Work to do: Every entry must be duplicated precisely as written.

Extracted data:
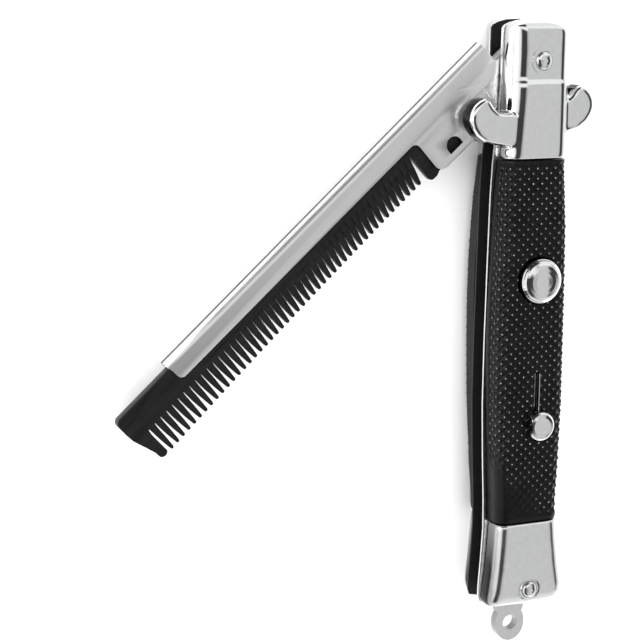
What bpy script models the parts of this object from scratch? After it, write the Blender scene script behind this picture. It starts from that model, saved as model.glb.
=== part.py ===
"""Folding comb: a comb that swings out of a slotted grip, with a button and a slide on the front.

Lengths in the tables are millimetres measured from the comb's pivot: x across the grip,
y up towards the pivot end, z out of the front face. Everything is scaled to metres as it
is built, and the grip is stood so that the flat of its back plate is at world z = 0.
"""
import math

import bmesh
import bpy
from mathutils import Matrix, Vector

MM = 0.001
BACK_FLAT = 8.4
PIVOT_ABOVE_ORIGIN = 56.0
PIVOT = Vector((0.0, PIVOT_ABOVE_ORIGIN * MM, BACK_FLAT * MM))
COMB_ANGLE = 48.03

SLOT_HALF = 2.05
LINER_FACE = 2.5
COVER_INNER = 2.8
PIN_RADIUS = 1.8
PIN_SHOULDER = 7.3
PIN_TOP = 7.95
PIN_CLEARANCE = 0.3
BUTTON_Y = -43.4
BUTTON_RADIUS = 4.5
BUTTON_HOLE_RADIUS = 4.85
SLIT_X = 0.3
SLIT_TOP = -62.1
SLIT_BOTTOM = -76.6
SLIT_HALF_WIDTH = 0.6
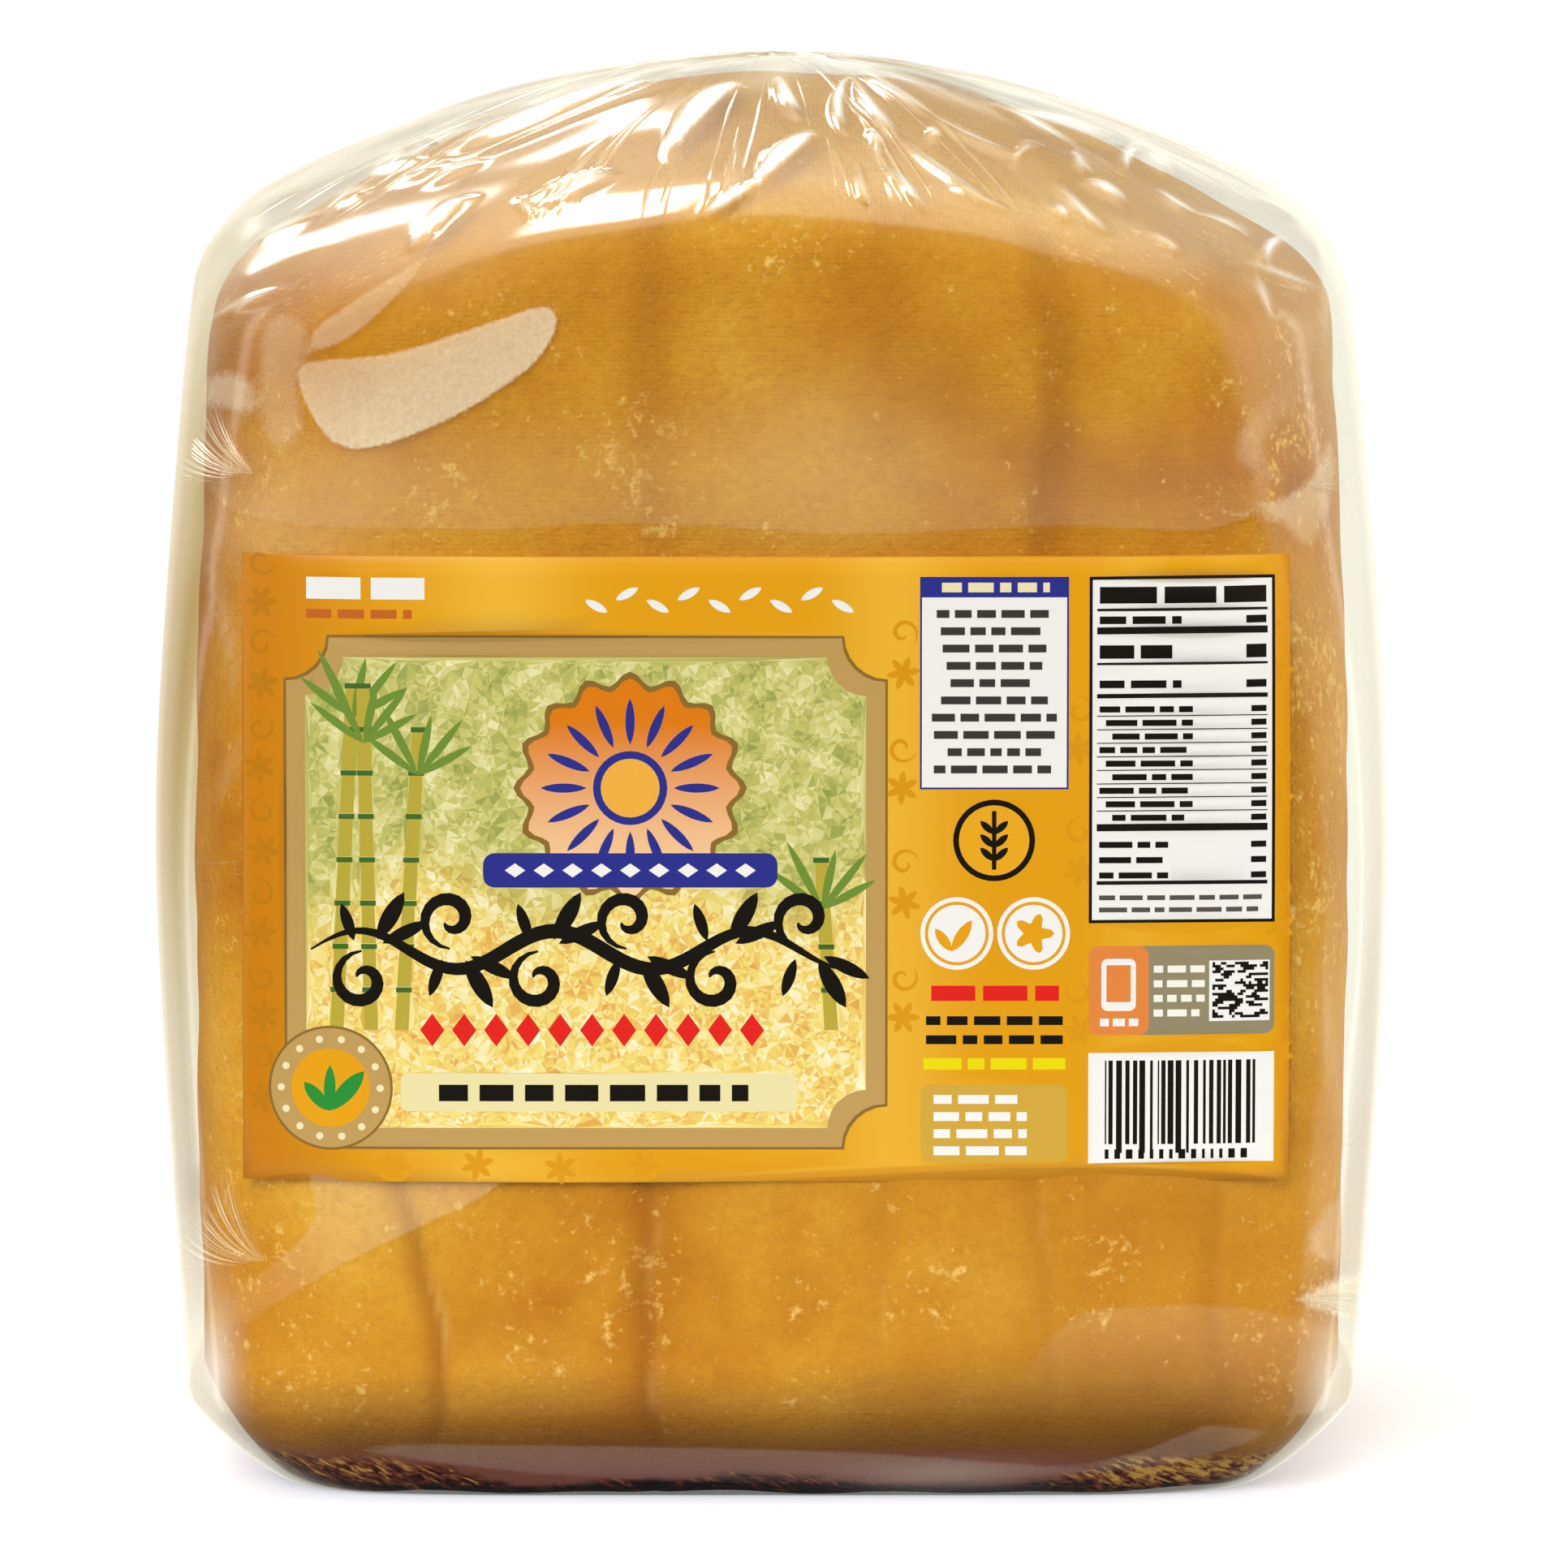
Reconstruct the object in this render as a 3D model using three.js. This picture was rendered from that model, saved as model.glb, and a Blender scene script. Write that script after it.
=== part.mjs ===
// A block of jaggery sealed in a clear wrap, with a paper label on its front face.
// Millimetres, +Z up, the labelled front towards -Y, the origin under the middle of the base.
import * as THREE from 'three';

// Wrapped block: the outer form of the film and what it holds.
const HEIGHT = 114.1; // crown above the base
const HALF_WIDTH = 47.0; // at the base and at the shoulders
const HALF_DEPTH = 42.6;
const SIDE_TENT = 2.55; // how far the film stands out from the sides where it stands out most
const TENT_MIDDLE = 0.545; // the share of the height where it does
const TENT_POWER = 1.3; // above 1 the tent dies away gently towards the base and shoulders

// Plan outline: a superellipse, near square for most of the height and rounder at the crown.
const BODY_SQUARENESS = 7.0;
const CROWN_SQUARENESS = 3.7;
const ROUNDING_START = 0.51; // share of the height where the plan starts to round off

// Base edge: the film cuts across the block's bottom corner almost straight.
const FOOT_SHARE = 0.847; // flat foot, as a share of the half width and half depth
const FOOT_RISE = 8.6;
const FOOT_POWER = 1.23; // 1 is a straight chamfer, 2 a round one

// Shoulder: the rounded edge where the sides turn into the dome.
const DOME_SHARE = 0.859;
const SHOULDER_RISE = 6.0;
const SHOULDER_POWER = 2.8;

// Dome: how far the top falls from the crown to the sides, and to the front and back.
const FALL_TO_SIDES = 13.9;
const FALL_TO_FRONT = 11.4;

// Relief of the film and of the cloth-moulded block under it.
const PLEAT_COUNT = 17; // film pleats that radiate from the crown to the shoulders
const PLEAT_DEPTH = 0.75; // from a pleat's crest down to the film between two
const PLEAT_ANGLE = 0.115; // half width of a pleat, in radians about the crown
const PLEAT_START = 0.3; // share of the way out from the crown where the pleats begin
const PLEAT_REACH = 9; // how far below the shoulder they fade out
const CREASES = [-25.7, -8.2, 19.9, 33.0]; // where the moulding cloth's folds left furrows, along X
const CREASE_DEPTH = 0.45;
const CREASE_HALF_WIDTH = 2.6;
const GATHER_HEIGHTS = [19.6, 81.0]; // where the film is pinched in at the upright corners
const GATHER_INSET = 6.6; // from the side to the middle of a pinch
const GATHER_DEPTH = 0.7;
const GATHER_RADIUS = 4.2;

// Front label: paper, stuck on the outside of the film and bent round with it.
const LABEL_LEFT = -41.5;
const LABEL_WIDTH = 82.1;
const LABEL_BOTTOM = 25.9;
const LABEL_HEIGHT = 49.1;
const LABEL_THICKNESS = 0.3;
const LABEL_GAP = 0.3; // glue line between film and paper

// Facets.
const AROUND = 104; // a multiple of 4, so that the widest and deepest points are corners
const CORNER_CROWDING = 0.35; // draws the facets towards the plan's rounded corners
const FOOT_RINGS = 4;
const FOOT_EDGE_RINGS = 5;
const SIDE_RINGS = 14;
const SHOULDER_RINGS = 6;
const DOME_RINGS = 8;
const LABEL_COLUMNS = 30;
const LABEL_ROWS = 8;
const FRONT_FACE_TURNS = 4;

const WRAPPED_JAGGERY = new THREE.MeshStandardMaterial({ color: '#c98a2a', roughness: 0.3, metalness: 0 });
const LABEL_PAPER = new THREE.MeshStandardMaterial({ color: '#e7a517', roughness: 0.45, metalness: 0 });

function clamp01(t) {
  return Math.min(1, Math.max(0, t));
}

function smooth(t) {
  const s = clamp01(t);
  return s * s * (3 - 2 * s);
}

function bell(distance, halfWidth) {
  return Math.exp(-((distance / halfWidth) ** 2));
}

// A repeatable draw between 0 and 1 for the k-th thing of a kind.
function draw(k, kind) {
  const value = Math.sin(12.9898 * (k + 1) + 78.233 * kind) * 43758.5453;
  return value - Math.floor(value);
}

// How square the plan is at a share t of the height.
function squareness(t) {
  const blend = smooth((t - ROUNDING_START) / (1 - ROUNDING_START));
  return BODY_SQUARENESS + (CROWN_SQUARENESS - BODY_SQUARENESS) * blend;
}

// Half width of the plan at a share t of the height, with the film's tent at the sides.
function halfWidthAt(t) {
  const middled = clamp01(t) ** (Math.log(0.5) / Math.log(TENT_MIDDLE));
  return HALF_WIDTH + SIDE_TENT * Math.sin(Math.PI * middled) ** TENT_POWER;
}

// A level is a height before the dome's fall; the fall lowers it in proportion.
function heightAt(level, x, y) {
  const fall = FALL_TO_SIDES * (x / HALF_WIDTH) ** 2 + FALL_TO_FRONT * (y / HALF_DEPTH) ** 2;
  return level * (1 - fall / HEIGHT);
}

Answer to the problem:
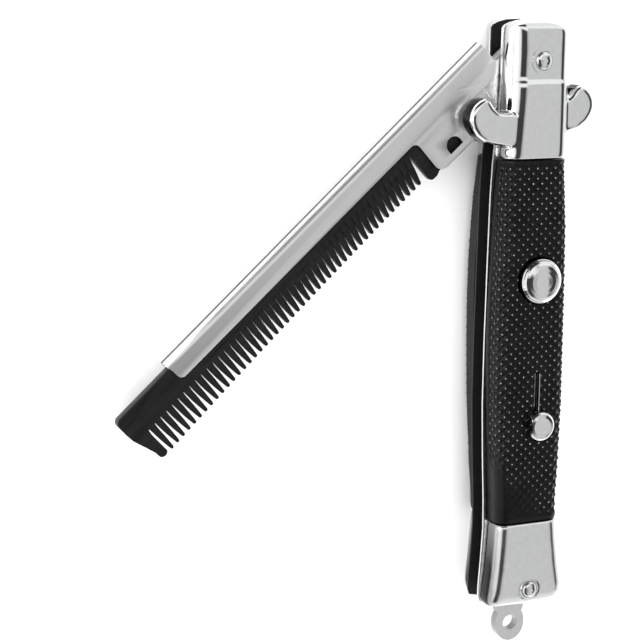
What bpy script models the parts of this object from scratch? After it, write the Blender scene script behind this picture. It starts from that model, saved as model.glb.
=== part.py ===
"""Folding comb: a comb that swings out of a slotted grip, with a button and a slide on the front.

Lengths in the tables are millimetres measured from the comb's pivot: x across the grip,
y up towards the pivot end, z out of the front face. Everything is scaled to metres as it
is built, and the grip is stood so that the flat of its back plate is at world z = 0.
"""
import math

import bmesh
import bpy
from mathutils import Matrix, Vector

MM = 0.001
BACK_FLAT = 8.4
PIVOT_ABOVE_ORIGIN = 56.0
PIVOT = Vector((0.0, PIVOT_ABOVE_ORIGIN * MM, BACK_FLAT * MM))
COMB_ANGLE = 48.03

SLOT_HALF = 2.05
LINER_FACE = 2.5
COVER_INNER = 2.8
PIN_RADIUS = 1.8
PIN_SHOULDER = 7.3
PIN_TOP = 7.95
PIN_CLEARANCE = 0.3
BUTTON_Y = -43.4
BUTTON_RADIUS = 4.5
BUTTON_HOLE_RADIUS = 4.85
SLIT_X = 0.3
SLIT_TOP = -62.1
SLIT_BOTTOM = -76.6
SLIT_HALF_WIDTH = 0.6
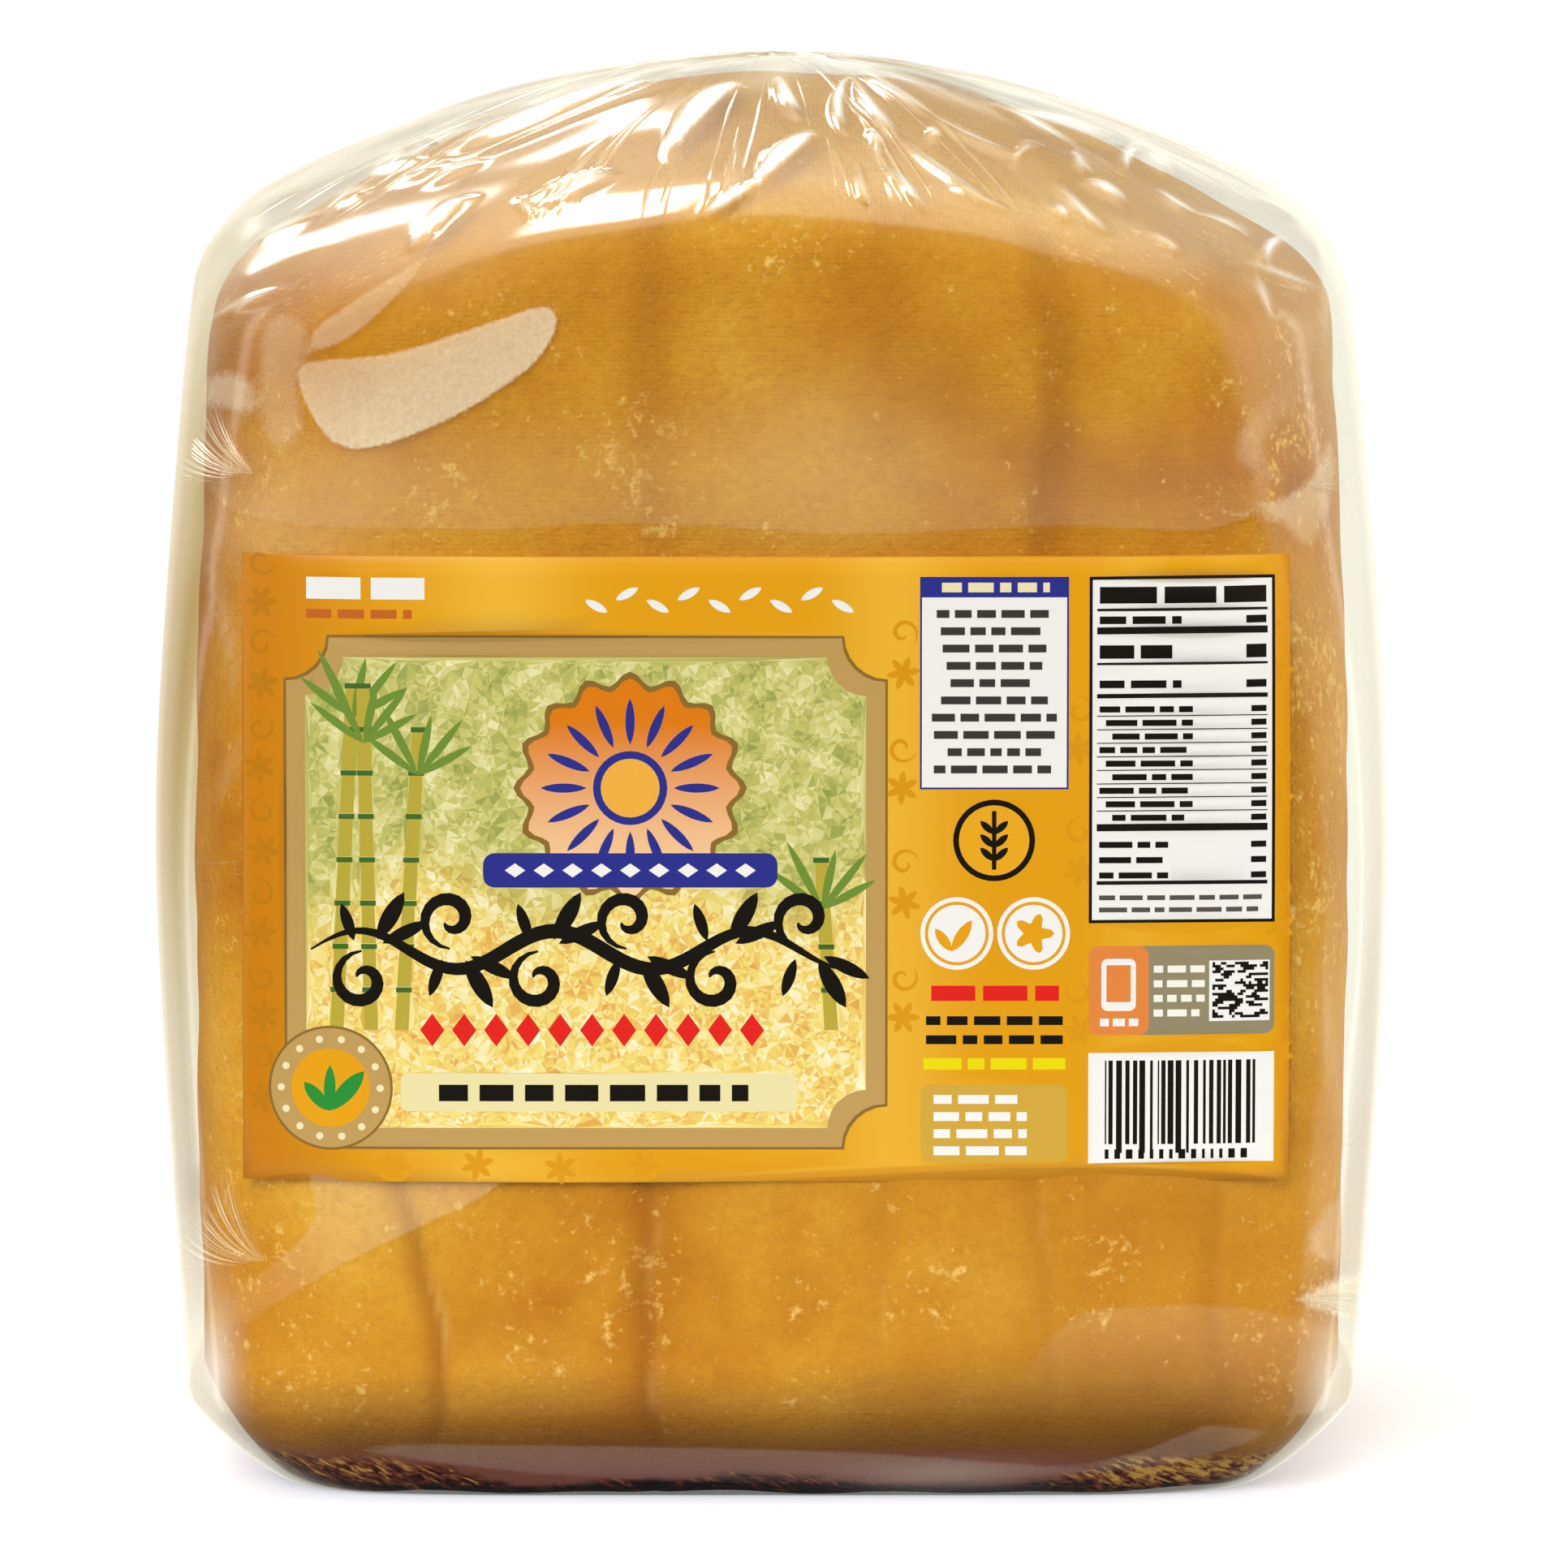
Reconstruct the object in this render as a 3D model using three.js. This picture was rendered from that model, saved as model.glb, and a Blender scene script. Write that script after it.
=== part.mjs ===
// A block of jaggery sealed in a clear wrap, with a paper label on its front face.
// Millimetres, +Z up, the labelled front towards -Y, the origin under the middle of the base.
import * as THREE from 'three';

// Wrapped block: the outer form of the film and what it holds.
const HEIGHT = 114.1; // crown above the base
const HALF_WIDTH = 47.0; // at the base and at the shoulders
const HALF_DEPTH = 42.6;
const SIDE_TENT = 2.55; // how far the film stands out from the sides where it stands out most
const TENT_MIDDLE = 0.545; // the share of the height where it does
const TENT_POWER = 1.3; // above 1 the tent dies away gently towards the base and shoulders

// Plan outline: a superellipse, near square for most of the height and rounder at the crown.
const BODY_SQUARENESS = 7.0;
const CROWN_SQUARENESS = 3.7;
const ROUNDING_START = 0.51; // share of the height where the plan starts to round off

// Base edge: the film cuts across the block's bottom corner almost straight.
const FOOT_SHARE = 0.847; // flat foot, as a share of the half width and half depth
const FOOT_RISE = 8.6;
const FOOT_POWER = 1.23; // 1 is a straight chamfer, 2 a round one

// Shoulder: the rounded edge where the sides turn into the dome.
const DOME_SHARE = 0.859;
const SHOULDER_RISE = 6.0;
const SHOULDER_POWER = 2.8;

// Dome: how far the top falls from the crown to the sides, and to the front and back.
const FALL_TO_SIDES = 13.9;
const FALL_TO_FRONT = 11.4;

// Relief of the film and of the cloth-moulded block under it.
const PLEAT_COUNT = 17; // film pleats that radiate from the crown to the shoulders
const PLEAT_DEPTH = 0.75; // from a pleat's crest down to the film between two
const PLEAT_ANGLE = 0.115; // half width of a pleat, in radians about the crown
const PLEAT_START = 0.3; // share of the way out from the crown where the pleats begin
const PLEAT_REACH = 9; // how far below the shoulder they fade out
const CREASES = [-25.7, -8.2, 19.9, 33.0]; // where the moulding cloth's folds left furrows, along X
const CREASE_DEPTH = 0.45;
const CREASE_HALF_WIDTH = 2.6;
const GATHER_HEIGHTS = [19.6, 81.0]; // where the film is pinched in at the upright corners
const GATHER_INSET = 6.6; // from the side to the middle of a pinch
const GATHER_DEPTH = 0.7;
const GATHER_RADIUS = 4.2;

// Front label: paper, stuck on the outside of the film and bent round with it.
const LABEL_LEFT = -41.5;
const LABEL_WIDTH = 82.1;
const LABEL_BOTTOM = 25.9;
const LABEL_HEIGHT = 49.1;
const LABEL_THICKNESS = 0.3;
const LABEL_GAP = 0.3; // glue line between film and paper

// Facets.
const AROUND = 104; // a multiple of 4, so that the widest and deepest points are corners
const CORNER_CROWDING = 0.35; // draws the facets towards the plan's rounded corners
const FOOT_RINGS = 4;
const FOOT_EDGE_RINGS = 5;
const SIDE_RINGS = 14;
const SHOULDER_RINGS = 6;
const DOME_RINGS = 8;
const LABEL_COLUMNS = 30;
const LABEL_ROWS = 8;
const FRONT_FACE_TURNS = 4;

const WRAPPED_JAGGERY = new THREE.MeshStandardMaterial({ color: '#c98a2a', roughness: 0.3, metalness: 0 });
const LABEL_PAPER = new THREE.MeshStandardMaterial({ color: '#e7a517', roughness: 0.45, metalness: 0 });

function clamp01(t) {
  return Math.min(1, Math.max(0, t));
}

function smooth(t) {
  const s = clamp01(t);
  return s * s * (3 - 2 * s);
}

function bell(distance, halfWidth) {
  return Math.exp(-((distance / halfWidth) ** 2));
}

// A repeatable draw between 0 and 1 for the k-th thing of a kind.
function draw(k, kind) {
  const value = Math.sin(12.9898 * (k + 1) + 78.233 * kind) * 43758.5453;
  return value - Math.floor(value);
}

// How square the plan is at a share t of the height.
function squareness(t) {
  const blend = smooth((t - ROUNDING_START) / (1 - ROUNDING_START));
  return BODY_SQUARENESS + (CROWN_SQUARENESS - BODY_SQUARENESS) * blend;
}

// Half width of the plan at a share t of the height, with the film's tent at the sides.
function halfWidthAt(t) {
  const middled = clamp01(t) ** (Math.log(0.5) / Math.log(TENT_MIDDLE));
  return HALF_WIDTH + SIDE_TENT * Math.sin(Math.PI * middled) ** TENT_POWER;
}

// A level is a height before the dome's fall; the fall lowers it in proportion.
function heightAt(level, x, y) {
  const fall = FALL_TO_SIDES * (x / HALF_WIDTH) ** 2 + FALL_TO_FRONT * (y / HALF_DEPTH) ** 2;
  return level * (1 - fall / HEIGHT);
}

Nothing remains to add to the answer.